Functions And Control Flow
Ave programs are Python functions compiled with the Ave JIT. Programs usually import the top-level package as avelang and the language package as al:
import avelang
import avelang.language as al
JIT Functions
@avelang.jit marks a Python function as an Ave JIT function. A JIT function can be launched as a GPU kernel, and it can also be called as a helper from another JIT function.
@avelang.jit
def axpy(
a: al.i32,
b: al.i32,
n: al.i32,
x: al.Tensor((32,), al.i32),
y: al.Tensor((32,), al.i32),
):
idx = al.block_id(0) * al.block_dim(0) + al.thread_id(0)
if idx < n:
y[idx] = a * x[idx] + b
Functions called from JIT code must also be decorated with @avelang.jit. JIT functions must be defined in a Python file so the compiler can recover stable source code.
Arguments
Function arguments use Ave type annotations. Scalar annotations such as al.i32 describe scalar values. al.Tensor(shape, type) describes tensor-like memory with a compile-time shape. al.Pointer(type) describes raw pointer arguments whose logical shape will be recovered inside the kernel. See Builtin Types for the type forms.
Launch
Launch a decorated kernel by providing grid and block dimensions. The launch provider returns ((grid_x, grid_y, grid_z), (block_x, block_y, block_z)).

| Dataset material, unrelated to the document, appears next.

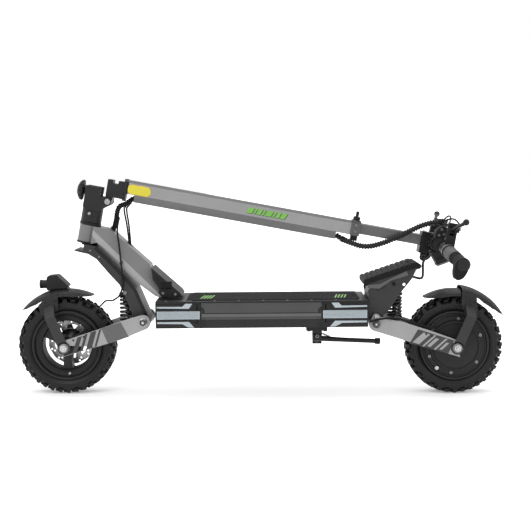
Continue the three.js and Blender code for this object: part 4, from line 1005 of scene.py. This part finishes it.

axpy[lambda: ((1, 1, 1), (256, 1, 1))](a, b, n, x, y)
Backend options are passed as keyword arguments:
kernel[lambda: ((1, 1, 1), (256, 1, 1))](x, num_warps=8)
GPU Coordinates
Ave exposes GPU coordinates through al.block_id, al.thread_id, al.block_dim, and al.grid_dim. The dimension argument must be a constant integer 0, 1, or 2.
idx = al.block_id(0) * al.block_dim(0) + al.thread_id(0)
Conditionals
Ave uses Python if syntax for conditional execution. Conditions can depend on runtime values such as thread coordinates and problem sizes.
if idx < n:
out[idx] = value
Conditionals lower to GPU control flow.
Loops
Use al.range for compiler-lowered loops.
for k in al.range(128):
acc = acc + x[k]
Loop bounds may use supported runtime expressions:
for i in al.range((n + al.block_dim(0) - 1) // al.block_dim(0)):
...
Use al.constexpr for tile sizes, static shapes, and loop bounds that should be known during specialization. Specialization lets the compiler see static storage sizes and unroll-friendly bounds while still accepting runtime problem sizes.
Runtime Shapes
Generic kernels combine runtime problem sizes with specialization-time constants. Runtime sizes are passed as scalar arguments, while tile sizes are often passed as al.constexpr.
@avelang.jit
def matrix_kernel(
A_ptr: al.Pointer(al.bf16),
C_ptr: al.Pointer(al.f32),
m: al.u32,
k: al.u32,
BLOCK_M: al.constexpr,
):
...
Launch-Time Tuning
The current tuning workflow is explicit. Choose launch geometry, specialize tile sizes, and pass backend options at launch.
for block in [64, 128, 256]:
kernel[lambda block=block: ((1, 1, 1), (block, 1, 1))](
x,
n,
BLOCK=block,
num_warps=block // 32,
)
Tunable inputs include grid and block dimensions, tile sizes passed as al.constexpr, layout shapes and strides, and backend options such as num_warps.
Python Subset
Ave parses a supported subset of Python source. Supported patterns include local variables, assignments, tuple values for shapes and launches, calls to compiler-registered language functions, calls to other JIT functions, and selected Python builtins such as range, len, int, float, min, and max.